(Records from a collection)
┄┄┄┄┄┄

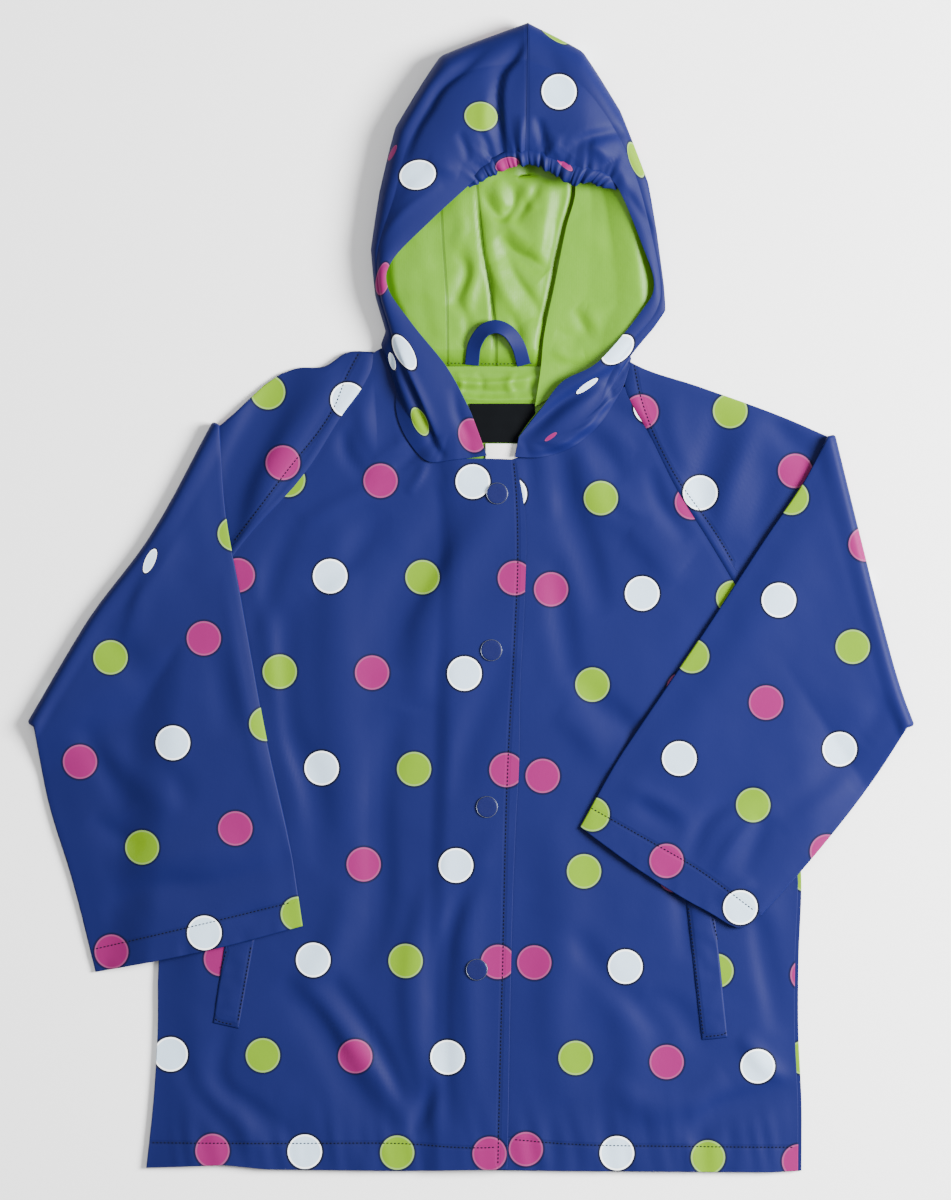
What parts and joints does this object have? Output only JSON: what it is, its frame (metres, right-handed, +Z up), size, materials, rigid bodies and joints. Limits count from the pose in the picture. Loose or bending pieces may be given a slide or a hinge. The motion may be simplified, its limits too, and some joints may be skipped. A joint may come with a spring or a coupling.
{
  "type": "toddler raincoat",
  "caption": "Hooded toddler raincoat laid flat, front up: raglan sleeves folded over snapped fronts, gathered hood edge, lining, hanger loop, pocket welts.",
  "frame": {"origin": "on the surface that the coat lies on, at the middle of its outline", "axes": "+Y from the hem to the top of the hood, +X to the wearer's left, +Z up from the surface, out of the coat's front"},
  "size_m": [0.6104, 0.7919, 0.039],
  "materials": {
    "coated_cloth": "satin, coated",
    "lining_cloth": "satin",
    "label_cloth": "woven",
    "tag_cloth": "woven",
    "snap_cap": "satin"
  },
  "bodies": {
    "root": {"back": "coated_cloth", "right_front": "coated_cloth", "left_front": "coated_cloth", "right_sleeve": "coated_cloth", "left_sleeve": "coated_cloth", "hood_right": "coated_cloth", "hood_left": "coated_cloth", "hood_casing": "coated_cloth", "lining_right": "lining_cloth", "lining_left": "lining_cloth", "back_neck": "lining_cloth", "hanger_loop": "coated_cloth", "neck_label": "label_cloth", "size_tag": "tag_cloth", "welt_right": "coated_cloth", "welt_left": "coated_cloth", "snap_1": "snap_cap", "snap_2": "snap_cap", "snap_3": "snap_cap", "snap_4": "snap_cap"}
  },
  "joints": []
}
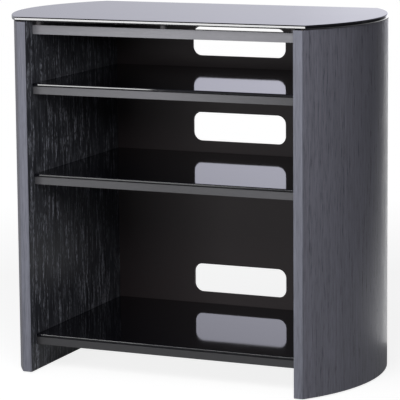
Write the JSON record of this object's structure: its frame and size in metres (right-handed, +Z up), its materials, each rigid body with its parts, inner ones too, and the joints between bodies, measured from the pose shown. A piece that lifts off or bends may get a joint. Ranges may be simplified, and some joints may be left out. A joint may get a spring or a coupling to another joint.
{
  "type": "tv stand",
  "caption": "Television and equipment stand with two hollow bowed side columns, boards carrying glass shelves, a thin back with cable windows and a glass top with bowed ends.",
  "frame": {"origin": "on the floor, at the middle of the width and depth of the footprint", "axes": "+X across the front to the right as seen from the front, +Y to the back, +Z up"},
  "size_m": [0.746, 0.43, 0.7045],
  "materials": {
    "black_oak": "open-grained black-stained oak veneer, satin lacquer",
    "oak_edge": "smooth dark grey edge band, satin lacquer",
    "raw_board": "bare fibreboard, sawn",
    "black_glass": "toughened glass with a black painted underside, polished edges",
    "back_board": "thin fibreboard with a dark brown-black face",
    "zinc_plated_steel": "zinc plated, slightly dull",
    "beech": "fluted beech, bare",
    "nylon": "moulded, fine matt",
    "buffer_rubber": "moulded dark grey rubber, matt",
    "clear_pad": "clear soft pad, slightly cloudy"
  },
  "bodies": {
    "cabinet": {"left_inner_panel": "black_oak", "right_inner_panel": "black_oak", "left_bowed_panel": "black_oak", "right_bowed_panel": "black_oak", "left_front_post": "raw_board", "right_front_post": "raw_board", "left_back_post": "raw_board", "right_back_post": "raw_board", "left_bottom_rib": "raw_board", "right_bottom_rib": "raw_board", "left_middle_rib": "raw_board", "right_middle_rib": "raw_board", "left_top_rib": "raw_board", "right_top_rib": "raw_board", "left_front_band": "oak_edge", "right_front_band": "oak_edge", "left_back_band": "oak_edge", "right_back_band": "oak_edge", "left_glides": "nylon", "right_glides": "nylon", "bottom_board": "black_oak", "lower_shelf_board": "black_oak", "upper_shelf_board": "black_oak", "bottom_lipping": "oak_edge", "lower_shelf_lipping": "oak_edge", "upper_shelf_lipping": "oak_edge", "top_front_rail": "black_oak", "top_back_rail": "black_oak", "front_rail_lipping": "oak_edge", "bottom_cam_bolts": "zinc_plated_steel", "lower_shelf_cam_bolts": "zinc_plated_steel", "upper_shelf_cam_bolts": "zinc_plated_steel", "rail_cam_bolts": "zinc_plated_steel", "bottom_cam_discs": "zinc_plated_steel", "lower_shelf_cam_discs": "zinc_plated_steel", "upper_shelf_cam_discs": "zinc_plated_steel", "rail_cam_discs": "zinc_plated_steel", "bottom_dowels": "beech", "lower_shelf_dowels": "beech", "upper_shelf_dowels": "beech", "back_panel": "back_board", "back_panel_screws": "zinc_plated_steel", "bottom_glass_pads": "clear_pad", "lower_glass_pads": "clear_pad", "upper_glass_pads": "clear_pad", "front_rail_buffers": "buffer_rubber", "back_rail_buffers": "buffer_rubber", "column_top_pads": "clear_pad"},
    "top_glass": {"top_glass": "black_glass"},
    "upper_shelf_glass": {"upper_shelf_glass": "black_glass"},
    "lower_shelf_glass": {"lower_shelf_glass": "black_glass"},
    "bottom_glass": {"bottom_glass": "black_glass"}
  },
  "joints": [
    {"name": "top_glass_lift", "type": "slide", "parent": "cabinet", "child": "top_glass", "axis": [0, 0, 1], "range_m": [0, 0.1]},
    {"name": "upper_glass_slide", "type": "slide", "parent": "cabinet", "child": "upper_shelf_glass", "axis": [0, -1, 0], "range_m": [0, 0.18]},
    {"name": "lower_glass_slide", "type": "slide", "parent": "cabinet", "child": "lower_shelf_glass", "axis": [0, -1, 0], "range_m": [0, 0.18]},
    {"name": "bottom_glass_slide", "type": "slide", "parent": "cabinet", "child": "bottom_glass", "axis": [0, -1, 0], "range_m": [0, 0.18]}
  ]
}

┄┄┄┄┄┄

[Direction]:
Output the records verbatim, from the first line to the last.

[Full solution]:
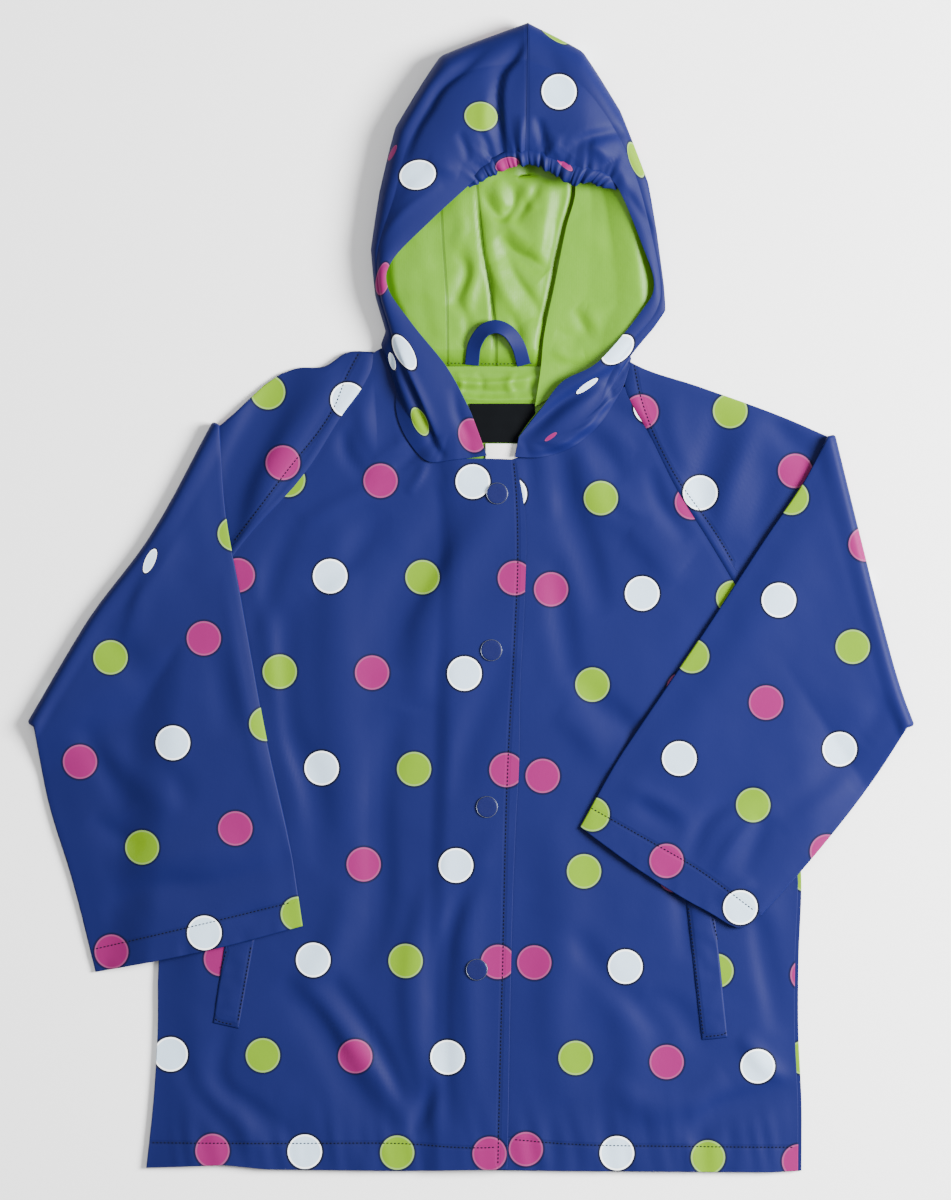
What parts and joints does this object have? Output only JSON: what it is, its frame (metres, right-handed, +Z up), size, materials, rigid bodies and joints. Limits count from the pose in the picture. Loose or bending pieces may be given a slide or a hinge. The motion may be simplified, its limits too, and some joints may be skipped. A joint may come with a spring or a coupling.
{
  "type": "toddler raincoat",
  "caption": "Hooded toddler raincoat laid flat, front up: raglan sleeves folded over snapped fronts, gathered hood edge, lining, hanger loop, pocket welts.",
  "frame": {"origin": "on the surface that the coat lies on, at the middle of its outline", "axes": "+Y from the hem to the top of the hood, +X to the wearer's left, +Z up from the surface, out of the coat's front"},
  "size_m": [0.6104, 0.7919, 0.039],
  "materials": {
    "coated_cloth": "satin, coated",
    "lining_cloth": "satin",
    "label_cloth": "woven",
    "tag_cloth": "woven",
    "snap_cap": "satin"
  },
  "bodies": {
    "root": {"back": "coated_cloth", "right_front": "coated_cloth", "left_front": "coated_cloth", "right_sleeve": "coated_cloth", "left_sleeve": "coated_cloth", "hood_right": "coated_cloth", "hood_left": "coated_cloth", "hood_casing": "coated_cloth", "lining_right": "lining_cloth", "lining_left": "lining_cloth", "back_neck": "lining_cloth", "hanger_loop": "coated_cloth", "neck_label": "label_cloth", "size_tag": "tag_cloth", "welt_right": "coated_cloth", "welt_left": "coated_cloth", "snap_1": "snap_cap", "snap_2": "snap_cap", "snap_3": "snap_cap", "snap_4": "snap_cap"}
  },
  "joints": []
}
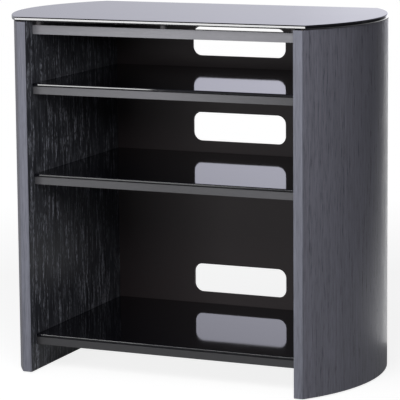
Write the JSON record of this object's structure: its frame and size in metres (right-handed, +Z up), its materials, each rigid body with its parts, inner ones too, and the joints between bodies, measured from the pose shown. A piece that lifts off or bends may get a joint. Ranges may be simplified, and some joints may be left out. A joint may get a spring or a coupling to another joint.
{
  "type": "tv stand",
  "caption": "Television and equipment stand with two hollow bowed side columns, boards carrying glass shelves, a thin back with cable windows and a glass top with bowed ends.",
  "frame": {"origin": "on the floor, at the middle of the width and depth of the footprint", "axes": "+X across the front to the right as seen from the front, +Y to the back, +Z up"},
  "size_m": [0.746, 0.43, 0.7045],
  "materials": {
    "black_oak": "open-grained black-stained oak veneer, satin lacquer",
    "oak_edge": "smooth dark grey edge band, satin lacquer",
    "raw_board": "bare fibreboard, sawn",
    "black_glass": "toughened glass with a black painted underside, polished edges",
    "back_board": "thin fibreboard with a dark brown-black face",
    "zinc_plated_steel": "zinc plated, slightly dull",
    "beech": "fluted beech, bare",
    "nylon": "moulded, fine matt",
    "buffer_rubber": "moulded dark grey rubber, matt",
    "clear_pad": "clear soft pad, slightly cloudy"
  },
  "bodies": {
    "cabinet": {"left_inner_panel": "black_oak", "right_inner_panel": "black_oak", "left_bowed_panel": "black_oak", "right_bowed_panel": "black_oak", "left_front_post": "raw_board", "right_front_post": "raw_board", "left_back_post": "raw_board", "right_back_post": "raw_board", "left_bottom_rib": "raw_board", "right_bottom_rib": "raw_board", "left_middle_rib": "raw_board", "right_middle_rib": "raw_board", "left_top_rib": "raw_board", "right_top_rib": "raw_board", "left_front_band": "oak_edge", "right_front_band": "oak_edge", "left_back_band": "oak_edge", "right_back_band": "oak_edge", "left_glides": "nylon", "right_glides": "nylon", "bottom_board": "black_oak", "lower_shelf_board": "black_oak", "upper_shelf_board": "black_oak", "bottom_lipping": "oak_edge", "lower_shelf_lipping": "oak_edge", "upper_shelf_lipping": "oak_edge", "top_front_rail": "black_oak", "top_back_rail": "black_oak", "front_rail_lipping": "oak_edge", "bottom_cam_bolts": "zinc_plated_steel", "lower_shelf_cam_bolts": "zinc_plated_steel", "upper_shelf_cam_bolts": "zinc_plated_steel", "rail_cam_bolts": "zinc_plated_steel", "bottom_cam_discs": "zinc_plated_steel", "lower_shelf_cam_discs": "zinc_plated_steel", "upper_shelf_cam_discs": "zinc_plated_steel", "rail_cam_discs": "zinc_plated_steel", "bottom_dowels": "beech", "lower_shelf_dowels": "beech", "upper_shelf_dowels": "beech", "back_panel": "back_board", "back_panel_screws": "zinc_plated_steel", "bottom_glass_pads": "clear_pad", "lower_glass_pads": "clear_pad", "upper_glass_pads": "clear_pad", "front_rail_buffers": "buffer_rubber", "back_rail_buffers": "buffer_rubber", "column_top_pads": "clear_pad"},
    "top_glass": {"top_glass": "black_glass"},
    "upper_shelf_glass": {"upper_shelf_glass": "black_glass"},
    "lower_shelf_glass": {"lower_shelf_glass": "black_glass"},
    "bottom_glass": {"bottom_glass": "black_glass"}
  },
  "joints": [
    {"name": "top_glass_lift", "type": "slide", "parent": "cabinet", "child": "top_glass", "axis": [0, 0, 1], "range_m": [0, 0.1]},
    {"name": "upper_glass_slide", "type": "slide", "parent": "cabinet", "child": "upper_shelf_glass", "axis": [0, -1, 0], "range_m": [0, 0.18]},
    {"name": "lower_glass_slide", "type": "slide", "parent": "cabinet", "child": "lower_shelf_glass", "axis": [0, -1, 0], "range_m": [0, 0.18]},
    {"name": "bottom_glass_slide", "type": "slide", "parent": "cabinet", "child": "bottom_glass", "axis": [0, -1, 0], "range_m": [0, 0.18]}
  ]
}